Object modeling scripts

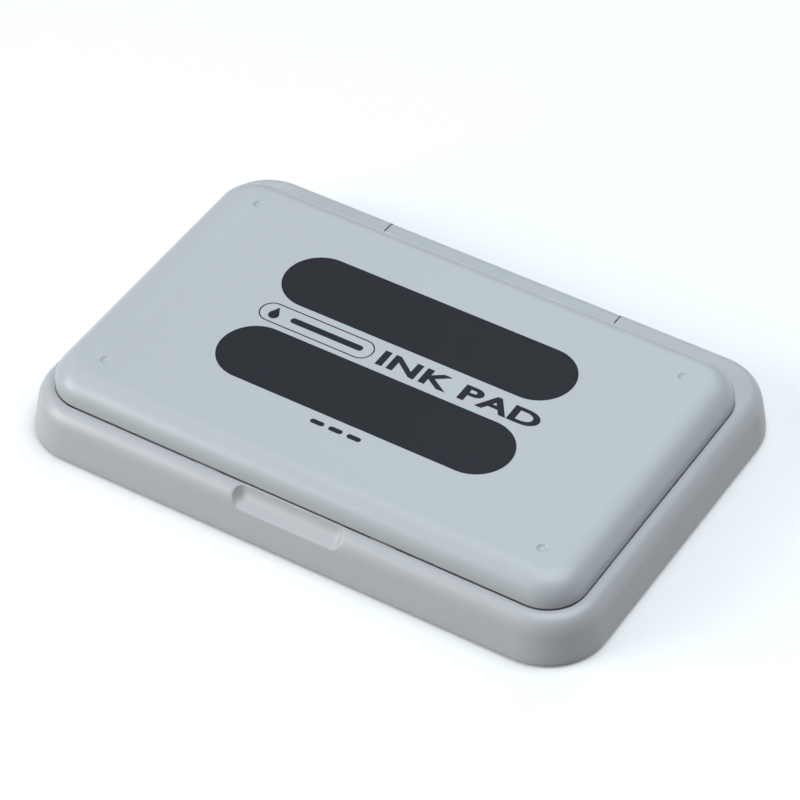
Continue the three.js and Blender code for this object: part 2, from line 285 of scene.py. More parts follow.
class Wiring:
    """Adds and links nodes in one node tree."""

    def __init__(self, tree: bpy.types.NodeTree) -> None:
        """Starts on a tree with nothing in it."""
        self.tree = tree
        self.tree.nodes.clear()

    def add(self, kind: str, **values: object) -> bpy.types.Node:
        """Adds a node.

        Args:
            kind: The node's type name without its ShaderNode prefix.
            **values: Node properties by name, or socket defaults as in_NAME or in_NUMBER.

        Returns:
            The node.
        """
        prefix = "" if kind.startswith("NodeGroup") else "ShaderNode"
        node = self.tree.nodes.new(prefix + kind)
        for name, value in values.items():
            if name.startswith("in_"):
                key = name[3:]
                socket = node.inputs[int(key) if key.isdigit() else key.replace("_", " ")]
                socket.default_value = value
            else:
                setattr(node, name, value)
        return node

    def link(self, source: bpy.types.NodeSocket, target: bpy.types.NodeSocket) -> None:
        """Joins an output to an input."""
        self.tree.links.new(source, target)

    def math(
        self, operation: str, first: object, second: object = 0.0, clamp: bool = False
    ) -> bpy.types.NodeSocket:
        """Adds a math node fed by sockets or numbers and gives its output."""
        node = self.add("Math", operation=operation, use_clamp=clamp)
        for socket, value in zip(node.inputs, (first, second)):
            if isinstance(value, bpy.types.NodeSocket):
                self.link(value, socket)
            else:
                socket.default_value = value
        return node.outputs[0]

    def blend(self, factor: bpy.types.NodeSocket, low: object, high: object) -> bpy.types.NodeSocket:
        """Adds a colour mix between two colours or sockets and gives its output."""
        node = self.add("Mix", data_type="RGBA")
        self.link(factor, node.inputs[0])
        for index, value in ((6, low), (7, high)):
            if isinstance(value, bpy.types.NodeSocket):
                self.link(value, node.inputs[index])
            else:
                node.inputs[index].default_value = value
        return node.outputs[2]


def group_tree(name: str, inputs: dict[str, float], outputs: tuple[str, ...]) -> tuple[Wiring, dict, dict]:
    """Makes an empty shader group with named number sockets.

    Args:
        name: The group's name.
        inputs: Input names with their default values.
        outputs: Output names.

    Returns:
        The wiring, the group's inputs by name and its outputs by name.
    """
    tree = bpy.data.node_groups.new(name, "ShaderNodeTree")
    for key, value in inputs.items():
        socket = tree.interface.new_socket(key, in_out="INPUT", socket_type="NodeSocketFloat")
        socket.default_value = value
    for key in outputs:
        tree.interface.new_socket(key, in_out="OUTPUT", socket_type="NodeSocketFloat")
    wiring = Wiring(tree)
    entry, leave = wiring.add("NodeGroupInput"), wiring.add("NodeGroupOutput")
    return wiring, {s.name: s for s in entry.outputs}, {s.name: s for s in leave.inputs}


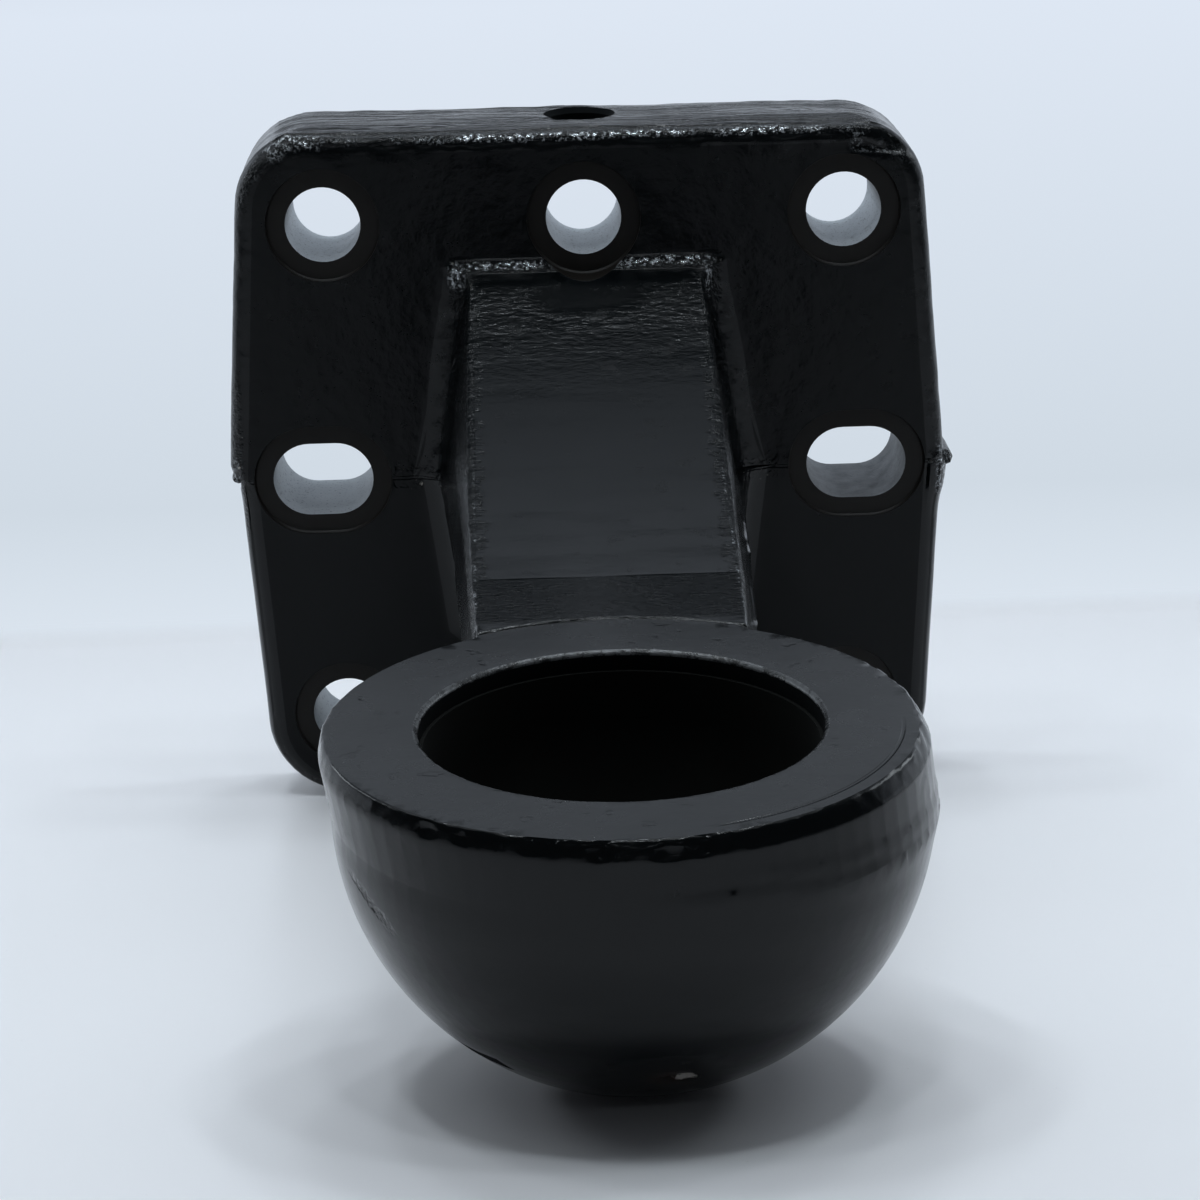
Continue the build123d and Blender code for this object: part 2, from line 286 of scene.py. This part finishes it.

*Problem requirements*.
Print from the first line through the line that contains "return node.outputs[0]", please, including both, and leave out every line outside that stretch.

*Task response*.
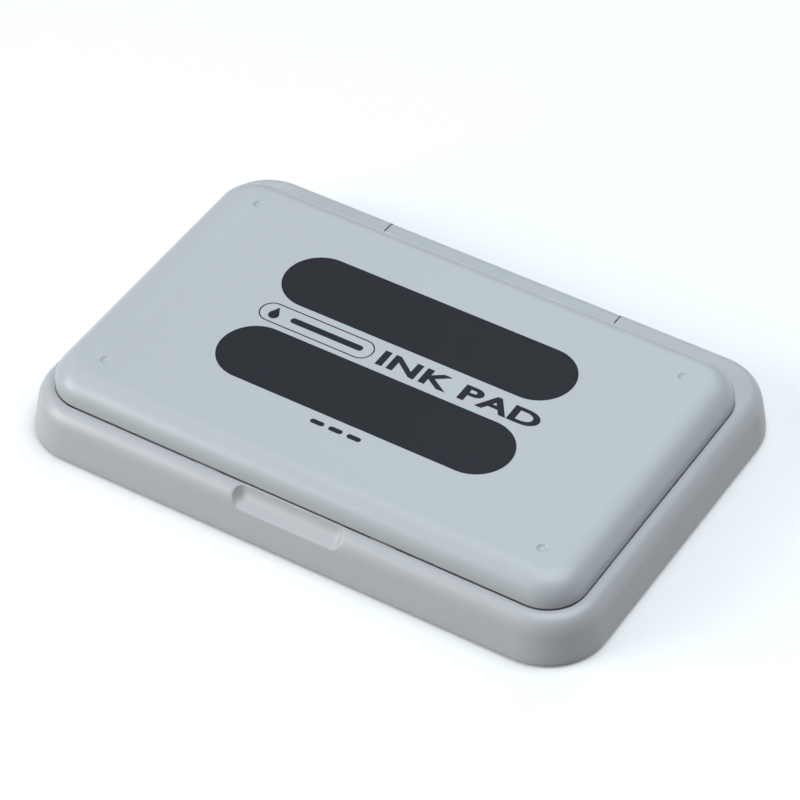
Continue the three.js and Blender code for this object: part 2, from line 285 of scene.py. More parts follow.
class Wiring:
    """Adds and links nodes in one node tree."""

    def __init__(self, tree: bpy.types.NodeTree) -> None:
        """Starts on a tree with nothing in it."""
        self.tree = tree
        self.tree.nodes.clear()

    def add(self, kind: str, **values: object) -> bpy.types.Node:
        """Adds a node.

        Args:
            kind: The node's type name without its ShaderNode prefix.
            **values: Node properties by name, or socket defaults as in_NAME or in_NUMBER.

        Returns:
            The node.
        """
        prefix = "" if kind.startswith("NodeGroup") else "ShaderNode"
        node = self.tree.nodes.new(prefix + kind)
        for name, value in values.items():
            if name.startswith("in_"):
                key = name[3:]
                socket = node.inputs[int(key) if key.isdigit() else key.replace("_", " ")]
                socket.default_value = value
            else:
                setattr(node, name, value)
        return node

    def link(self, source: bpy.types.NodeSocket, target: bpy.types.NodeSocket) -> None:
        """Joins an output to an input."""
        self.tree.links.new(source, target)

    def math(
        self, operation: str, first: object, second: object = 0.0, clamp: bool = False
    ) -> bpy.types.NodeSocket:
        """Adds a math node fed by sockets or numbers and gives its output."""
        node = self.add("Math", operation=operation, use_clamp=clamp)
        for socket, value in zip(node.inputs, (first, second)):
            if isinstance(value, bpy.types.NodeSocket):
                self.link(value, socket)
            else:
                socket.default_value = value
        return node.outputs[0]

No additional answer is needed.